The glorious Boston Symphony Orchestra sounded terrific, especially the brass section, which seemed ready for anything Mahler’s score could throw at them. The strings drew a warm, passionate interlude at the beginning of Part II, which can sometimes seem anticlimactic after all the first movement fireworks. The venerable Tanglewood Festival Chorus also sang with tingling, pinpoint precision – and no scores – and the American Boychoir, also not using music, drew praise from every corner. Every time they entered it seemed as if sunlight were pouring through the ceiling.

 

But many of the more ephemeral moments were blotted out, especially those that the singers might have offered. The paradox is that much of this work really is like chamber music. Despite the enormous forces, the group is often used for transparent, ethereal effects, and this restraint is one aspect of Mahler’s genius. Yes, the final pages of both Parts I and II are filled with as much of an adrenalin rush as those of us who like that sensation could ask for, but the ninety minutes also contain passages of great delicacy. Consider the three mandolins, here placed right up in front immediately behind the podium, whose plaintive contribution in the final pages did come through with indelible poignancy.

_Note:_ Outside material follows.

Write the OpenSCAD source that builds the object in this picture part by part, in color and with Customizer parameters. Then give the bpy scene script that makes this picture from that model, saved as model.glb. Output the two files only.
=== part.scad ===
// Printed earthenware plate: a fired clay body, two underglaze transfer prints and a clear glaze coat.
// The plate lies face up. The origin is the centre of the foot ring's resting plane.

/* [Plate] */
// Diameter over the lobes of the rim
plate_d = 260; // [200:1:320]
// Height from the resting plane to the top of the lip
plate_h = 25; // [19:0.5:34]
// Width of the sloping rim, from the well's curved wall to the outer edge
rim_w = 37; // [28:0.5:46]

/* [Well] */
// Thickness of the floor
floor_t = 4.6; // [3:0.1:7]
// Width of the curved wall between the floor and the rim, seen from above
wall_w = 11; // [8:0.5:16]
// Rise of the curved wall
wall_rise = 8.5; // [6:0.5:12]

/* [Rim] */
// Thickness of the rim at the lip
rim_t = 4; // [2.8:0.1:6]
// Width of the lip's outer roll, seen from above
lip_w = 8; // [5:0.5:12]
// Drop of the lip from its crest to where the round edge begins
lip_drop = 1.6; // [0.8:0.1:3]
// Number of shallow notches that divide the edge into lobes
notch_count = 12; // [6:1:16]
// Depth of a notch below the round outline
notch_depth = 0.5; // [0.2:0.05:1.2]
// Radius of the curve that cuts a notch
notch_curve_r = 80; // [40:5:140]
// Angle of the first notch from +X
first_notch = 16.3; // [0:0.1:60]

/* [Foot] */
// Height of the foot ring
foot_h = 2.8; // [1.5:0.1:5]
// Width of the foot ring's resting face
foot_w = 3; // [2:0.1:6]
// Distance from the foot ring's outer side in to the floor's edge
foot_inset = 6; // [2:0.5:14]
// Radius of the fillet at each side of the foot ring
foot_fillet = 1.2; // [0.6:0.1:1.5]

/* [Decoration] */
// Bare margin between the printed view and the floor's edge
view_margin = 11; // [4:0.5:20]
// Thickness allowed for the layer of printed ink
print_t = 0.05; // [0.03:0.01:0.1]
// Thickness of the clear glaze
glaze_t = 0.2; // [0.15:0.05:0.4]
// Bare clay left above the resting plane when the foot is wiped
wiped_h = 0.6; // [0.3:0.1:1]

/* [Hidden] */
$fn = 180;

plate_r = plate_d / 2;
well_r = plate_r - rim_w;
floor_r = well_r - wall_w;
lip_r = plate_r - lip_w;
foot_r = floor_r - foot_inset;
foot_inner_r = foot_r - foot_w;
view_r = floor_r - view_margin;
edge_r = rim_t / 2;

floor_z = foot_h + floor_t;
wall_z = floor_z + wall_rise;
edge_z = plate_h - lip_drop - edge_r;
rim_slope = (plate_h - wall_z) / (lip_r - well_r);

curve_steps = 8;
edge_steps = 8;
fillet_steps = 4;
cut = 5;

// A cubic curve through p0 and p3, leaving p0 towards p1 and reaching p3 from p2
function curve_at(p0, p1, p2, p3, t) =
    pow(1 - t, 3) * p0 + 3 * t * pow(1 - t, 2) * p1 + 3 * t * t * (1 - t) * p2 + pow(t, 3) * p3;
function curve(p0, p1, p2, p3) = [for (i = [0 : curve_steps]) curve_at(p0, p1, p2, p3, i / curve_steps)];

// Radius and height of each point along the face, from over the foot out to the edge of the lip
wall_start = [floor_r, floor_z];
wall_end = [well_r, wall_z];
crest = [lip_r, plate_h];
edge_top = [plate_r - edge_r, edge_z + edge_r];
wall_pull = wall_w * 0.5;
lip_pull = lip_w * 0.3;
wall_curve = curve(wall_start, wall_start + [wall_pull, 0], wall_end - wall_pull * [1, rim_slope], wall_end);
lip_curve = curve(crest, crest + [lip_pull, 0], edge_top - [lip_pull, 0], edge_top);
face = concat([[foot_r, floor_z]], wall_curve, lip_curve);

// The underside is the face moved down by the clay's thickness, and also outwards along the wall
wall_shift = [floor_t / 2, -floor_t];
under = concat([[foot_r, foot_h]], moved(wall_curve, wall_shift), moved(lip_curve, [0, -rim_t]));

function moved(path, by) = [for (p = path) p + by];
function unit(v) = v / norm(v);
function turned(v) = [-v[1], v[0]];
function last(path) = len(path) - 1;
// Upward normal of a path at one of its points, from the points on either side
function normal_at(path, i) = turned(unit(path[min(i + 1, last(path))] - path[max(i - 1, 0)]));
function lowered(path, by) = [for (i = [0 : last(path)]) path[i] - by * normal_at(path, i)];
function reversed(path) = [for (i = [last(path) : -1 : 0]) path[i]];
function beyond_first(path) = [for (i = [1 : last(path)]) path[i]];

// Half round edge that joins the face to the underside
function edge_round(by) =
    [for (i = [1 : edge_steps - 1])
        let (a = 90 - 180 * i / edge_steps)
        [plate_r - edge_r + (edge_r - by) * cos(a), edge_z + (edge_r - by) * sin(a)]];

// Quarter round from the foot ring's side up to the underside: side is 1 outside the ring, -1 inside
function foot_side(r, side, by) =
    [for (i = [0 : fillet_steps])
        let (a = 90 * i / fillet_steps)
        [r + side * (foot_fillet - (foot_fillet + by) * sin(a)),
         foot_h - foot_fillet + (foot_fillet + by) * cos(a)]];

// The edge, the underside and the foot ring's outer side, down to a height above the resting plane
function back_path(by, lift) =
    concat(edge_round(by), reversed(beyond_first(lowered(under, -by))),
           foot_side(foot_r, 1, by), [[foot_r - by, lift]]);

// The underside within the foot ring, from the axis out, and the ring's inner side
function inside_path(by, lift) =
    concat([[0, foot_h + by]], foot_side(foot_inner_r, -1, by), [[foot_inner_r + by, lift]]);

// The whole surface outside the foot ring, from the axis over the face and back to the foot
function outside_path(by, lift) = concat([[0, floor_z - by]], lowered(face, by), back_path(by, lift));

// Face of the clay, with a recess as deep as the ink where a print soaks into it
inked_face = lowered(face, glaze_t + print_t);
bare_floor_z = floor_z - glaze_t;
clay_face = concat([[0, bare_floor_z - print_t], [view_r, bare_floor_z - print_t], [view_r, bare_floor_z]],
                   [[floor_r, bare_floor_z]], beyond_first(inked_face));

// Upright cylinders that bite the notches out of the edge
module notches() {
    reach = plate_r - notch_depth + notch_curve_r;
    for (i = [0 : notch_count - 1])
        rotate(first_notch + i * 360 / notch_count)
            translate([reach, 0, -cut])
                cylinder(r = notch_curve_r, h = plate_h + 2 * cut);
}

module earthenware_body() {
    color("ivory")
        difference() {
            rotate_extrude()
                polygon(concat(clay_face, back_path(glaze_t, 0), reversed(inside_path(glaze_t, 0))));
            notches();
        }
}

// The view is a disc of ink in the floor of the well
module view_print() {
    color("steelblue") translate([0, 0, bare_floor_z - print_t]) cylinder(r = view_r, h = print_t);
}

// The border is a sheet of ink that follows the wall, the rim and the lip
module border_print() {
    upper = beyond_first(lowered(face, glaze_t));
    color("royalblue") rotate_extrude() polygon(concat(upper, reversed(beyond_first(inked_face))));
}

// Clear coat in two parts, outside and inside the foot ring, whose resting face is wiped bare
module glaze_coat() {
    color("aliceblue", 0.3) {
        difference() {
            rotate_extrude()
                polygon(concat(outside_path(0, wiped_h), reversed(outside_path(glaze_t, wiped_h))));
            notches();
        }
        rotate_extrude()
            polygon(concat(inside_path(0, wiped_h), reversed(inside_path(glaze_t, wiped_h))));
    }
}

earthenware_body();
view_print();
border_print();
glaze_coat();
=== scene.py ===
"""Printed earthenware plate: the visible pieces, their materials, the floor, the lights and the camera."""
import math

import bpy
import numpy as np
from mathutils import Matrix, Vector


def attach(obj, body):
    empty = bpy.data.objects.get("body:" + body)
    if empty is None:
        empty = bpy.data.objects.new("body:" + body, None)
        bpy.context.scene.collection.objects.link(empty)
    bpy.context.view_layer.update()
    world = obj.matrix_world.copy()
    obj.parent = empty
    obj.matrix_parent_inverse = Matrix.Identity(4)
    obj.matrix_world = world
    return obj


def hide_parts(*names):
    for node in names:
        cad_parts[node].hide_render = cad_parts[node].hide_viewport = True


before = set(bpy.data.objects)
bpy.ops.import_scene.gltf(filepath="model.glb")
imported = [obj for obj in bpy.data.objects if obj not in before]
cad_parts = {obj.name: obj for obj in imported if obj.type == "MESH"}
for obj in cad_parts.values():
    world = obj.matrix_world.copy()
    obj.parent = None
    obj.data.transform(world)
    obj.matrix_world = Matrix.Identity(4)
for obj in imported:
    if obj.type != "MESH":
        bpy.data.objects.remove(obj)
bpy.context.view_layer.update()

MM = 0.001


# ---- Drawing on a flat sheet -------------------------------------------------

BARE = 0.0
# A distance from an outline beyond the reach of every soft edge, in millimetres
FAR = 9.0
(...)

I’ve been lucky to hear this work live a number of times: by Robert Shaw at Carnegie in the 1980s, Riccardo Chailly in Amsterdam in 2000, and just last year, a blazing evening with James Conlon making his debut in Minneapolis. While Boston’s Symphony Hall, with its beautiful acoustics and newly renovated Aeolian-Skinner organ, would have been perhaps marginally better than Carnegie for this occasion, I was very happy to be in the audience, and several friends who had never heard the piece live were also just glad for the experience. If this was not quite the ultimate divine journey that everyone might have liked, the piece maintains its own mysticism, and in a strange way, just anticipating a performance is almost a cathartic experience in its own right.